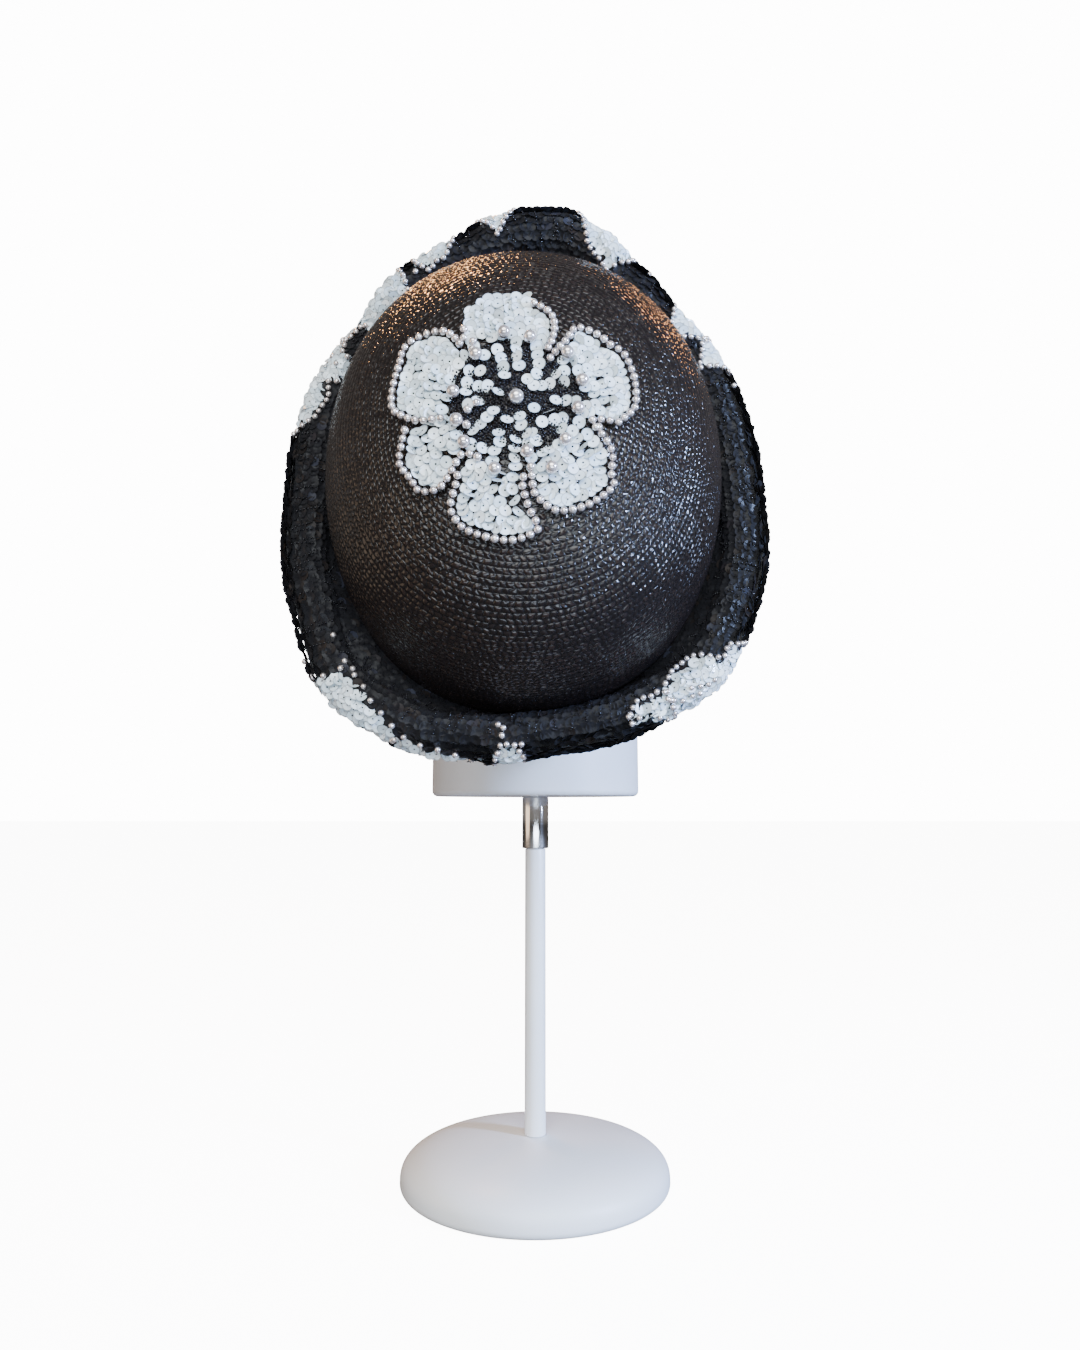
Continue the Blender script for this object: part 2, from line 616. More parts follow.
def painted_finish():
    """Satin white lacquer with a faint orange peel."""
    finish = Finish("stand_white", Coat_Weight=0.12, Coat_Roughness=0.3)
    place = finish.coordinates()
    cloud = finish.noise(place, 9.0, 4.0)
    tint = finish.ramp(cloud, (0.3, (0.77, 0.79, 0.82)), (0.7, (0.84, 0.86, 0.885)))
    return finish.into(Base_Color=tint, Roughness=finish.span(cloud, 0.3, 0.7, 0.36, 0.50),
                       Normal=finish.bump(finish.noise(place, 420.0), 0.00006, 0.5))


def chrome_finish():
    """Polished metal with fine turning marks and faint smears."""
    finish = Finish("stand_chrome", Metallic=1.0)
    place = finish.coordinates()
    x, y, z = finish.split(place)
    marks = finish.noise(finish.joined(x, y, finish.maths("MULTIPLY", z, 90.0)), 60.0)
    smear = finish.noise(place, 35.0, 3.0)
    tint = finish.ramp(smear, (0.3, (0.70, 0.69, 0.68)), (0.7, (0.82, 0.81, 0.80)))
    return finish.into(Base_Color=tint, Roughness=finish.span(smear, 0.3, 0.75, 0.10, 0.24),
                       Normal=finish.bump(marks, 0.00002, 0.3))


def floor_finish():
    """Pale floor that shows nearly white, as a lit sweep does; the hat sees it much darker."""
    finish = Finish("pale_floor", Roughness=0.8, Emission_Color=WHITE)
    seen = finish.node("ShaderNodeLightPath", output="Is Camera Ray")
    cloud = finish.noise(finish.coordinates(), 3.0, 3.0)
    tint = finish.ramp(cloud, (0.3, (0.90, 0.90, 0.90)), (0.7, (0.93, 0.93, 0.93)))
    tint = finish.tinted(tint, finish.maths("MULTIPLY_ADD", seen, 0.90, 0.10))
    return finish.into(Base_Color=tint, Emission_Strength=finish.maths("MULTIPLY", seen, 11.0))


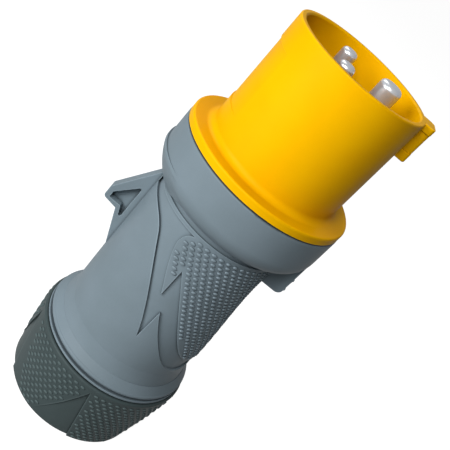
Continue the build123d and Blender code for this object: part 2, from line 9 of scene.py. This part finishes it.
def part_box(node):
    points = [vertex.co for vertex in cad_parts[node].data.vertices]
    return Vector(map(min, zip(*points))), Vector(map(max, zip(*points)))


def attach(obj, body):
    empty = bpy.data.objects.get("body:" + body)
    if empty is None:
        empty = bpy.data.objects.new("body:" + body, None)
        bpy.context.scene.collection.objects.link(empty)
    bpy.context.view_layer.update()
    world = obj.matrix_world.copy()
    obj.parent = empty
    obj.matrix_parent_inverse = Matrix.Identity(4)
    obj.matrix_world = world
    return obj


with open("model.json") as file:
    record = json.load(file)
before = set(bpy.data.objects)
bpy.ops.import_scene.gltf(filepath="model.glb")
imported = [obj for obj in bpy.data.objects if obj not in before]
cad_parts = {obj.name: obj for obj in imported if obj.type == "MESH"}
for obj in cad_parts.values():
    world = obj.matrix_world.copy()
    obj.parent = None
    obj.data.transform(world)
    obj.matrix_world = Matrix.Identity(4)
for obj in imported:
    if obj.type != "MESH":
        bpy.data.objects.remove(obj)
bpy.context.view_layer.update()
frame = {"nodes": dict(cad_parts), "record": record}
-.-.-
→ **To be done**
Quote the whole listing above, leaving nothing out.

→ **Expected output**
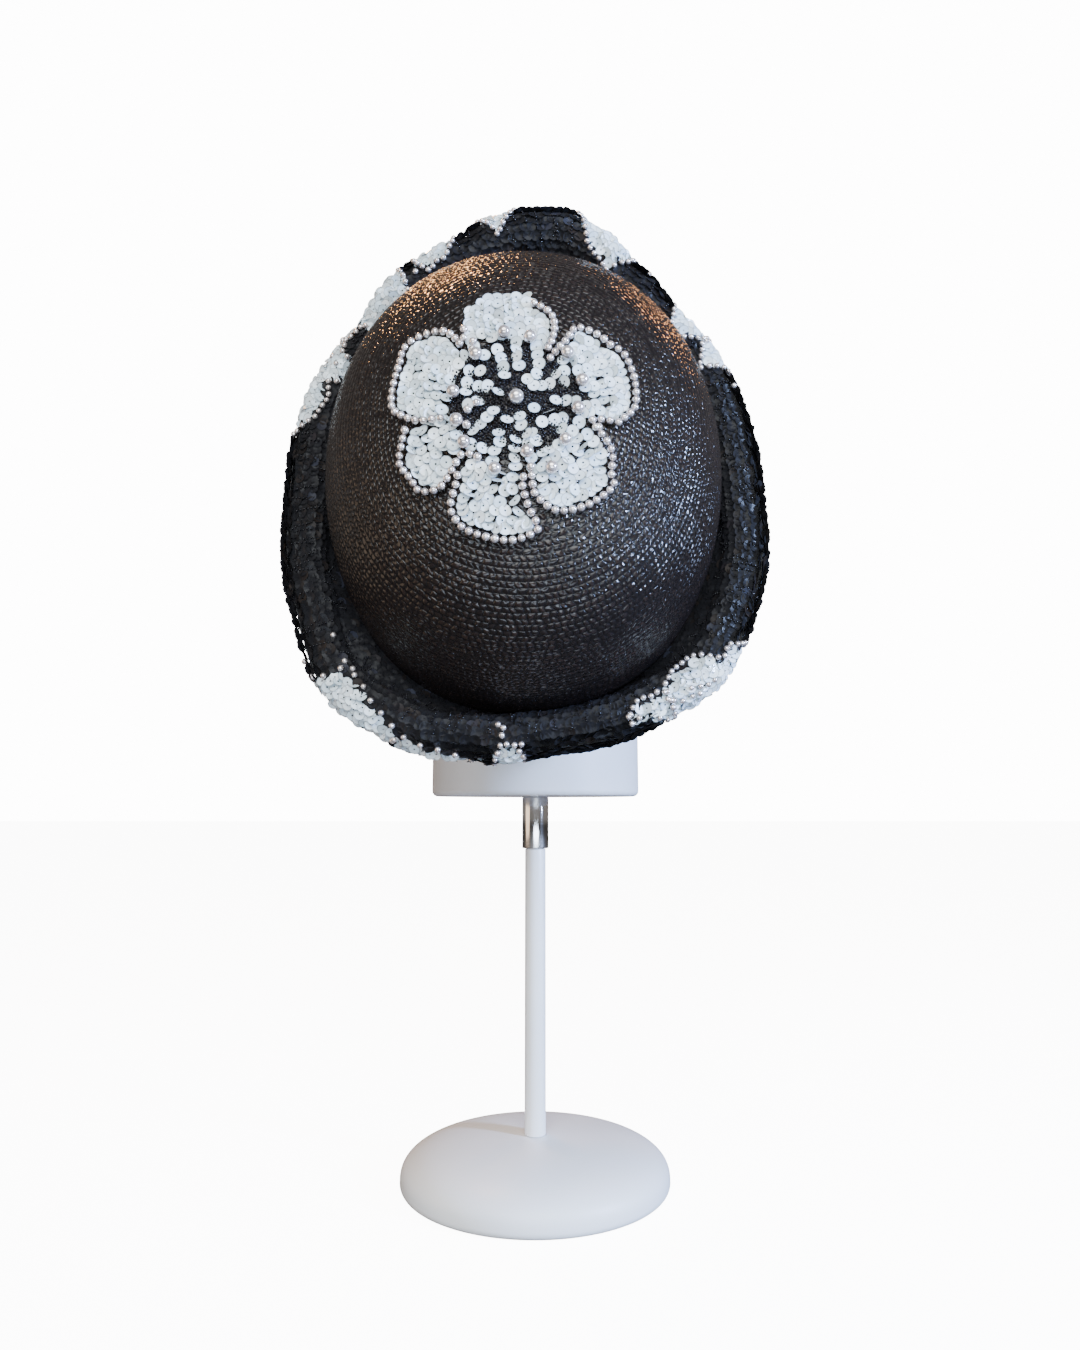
Continue the Blender script for this object: part 2, from line 616. More parts follow.
def painted_finish():
    """Satin white lacquer with a faint orange peel."""
    finish = Finish("stand_white", Coat_Weight=0.12, Coat_Roughness=0.3)
    place = finish.coordinates()
    cloud = finish.noise(place, 9.0, 4.0)
    tint = finish.ramp(cloud, (0.3, (0.77, 0.79, 0.82)), (0.7, (0.84, 0.86, 0.885)))
    return finish.into(Base_Color=tint, Roughness=finish.span(cloud, 0.3, 0.7, 0.36, 0.50),
                       Normal=finish.bump(finish.noise(place, 420.0), 0.00006, 0.5))


def chrome_finish():
    """Polished metal with fine turning marks and faint smears."""
    finish = Finish("stand_chrome", Metallic=1.0)
    place = finish.coordinates()
    x, y, z = finish.split(place)
    marks = finish.noise(finish.joined(x, y, finish.maths("MULTIPLY", z, 90.0)), 60.0)
    smear = finish.noise(place, 35.0, 3.0)
    tint = finish.ramp(smear, (0.3, (0.70, 0.69, 0.68)), (0.7, (0.82, 0.81, 0.80)))
    return finish.into(Base_Color=tint, Roughness=finish.span(smear, 0.3, 0.75, 0.10, 0.24),
                       Normal=finish.bump(marks, 0.00002, 0.3))


def floor_finish():
    """Pale floor that shows nearly white, as a lit sweep does; the hat sees it much darker."""
    finish = Finish("pale_floor", Roughness=0.8, Emission_Color=WHITE)
    seen = finish.node("ShaderNodeLightPath", output="Is Camera Ray")
    cloud = finish.noise(finish.coordinates(), 3.0, 3.0)
    tint = finish.ramp(cloud, (0.3, (0.90, 0.90, 0.90)), (0.7, (0.93, 0.93, 0.93)))
    tint = finish.tinted(tint, finish.maths("MULTIPLY_ADD", seen, 0.90, 0.10))
    return finish.into(Base_Color=tint, Emission_Strength=finish.maths("MULTIPLY", seen, 11.0))


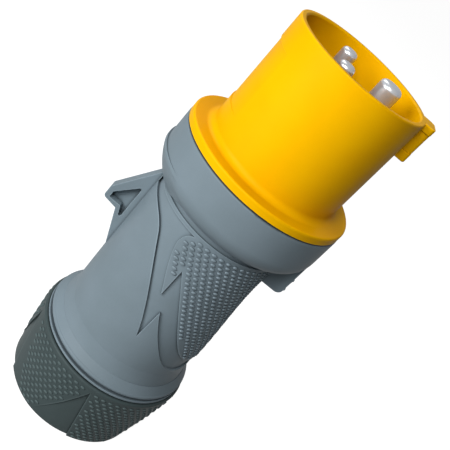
Continue the build123d and Blender code for this object: part 2, from line 9 of scene.py. This part finishes it.
def part_box(node):
    points = [vertex.co for vertex in cad_parts[node].data.vertices]
    return Vector(map(min, zip(*points))), Vector(map(max, zip(*points)))


def attach(obj, body):
    empty = bpy.data.objects.get("body:" + body)
    if empty is None:
        empty = bpy.data.objects.new("body:" + body, None)
        bpy.context.scene.collection.objects.link(empty)
    bpy.context.view_layer.update()
    world = obj.matrix_world.copy()
    obj.parent = empty
    obj.matrix_parent_inverse = Matrix.Identity(4)
    obj.matrix_world = world
    return obj


with open("model.json") as file:
    record = json.load(file)
before = set(bpy.data.objects)
bpy.ops.import_scene.gltf(filepath="model.glb")
imported = [obj for obj in bpy.data.objects if obj not in before]
cad_parts = {obj.name: obj for obj in imported if obj.type == "MESH"}
for obj in cad_parts.values():
    world = obj.matrix_world.copy()
    obj.parent = None
    obj.data.transform(world)
    obj.matrix_world = Matrix.Identity(4)
for obj in imported:
    if obj.type != "MESH":
        bpy.data.objects.remove(obj)
bpy.context.view_layer.update()
frame = {"nodes": dict(cad_parts), "record": record}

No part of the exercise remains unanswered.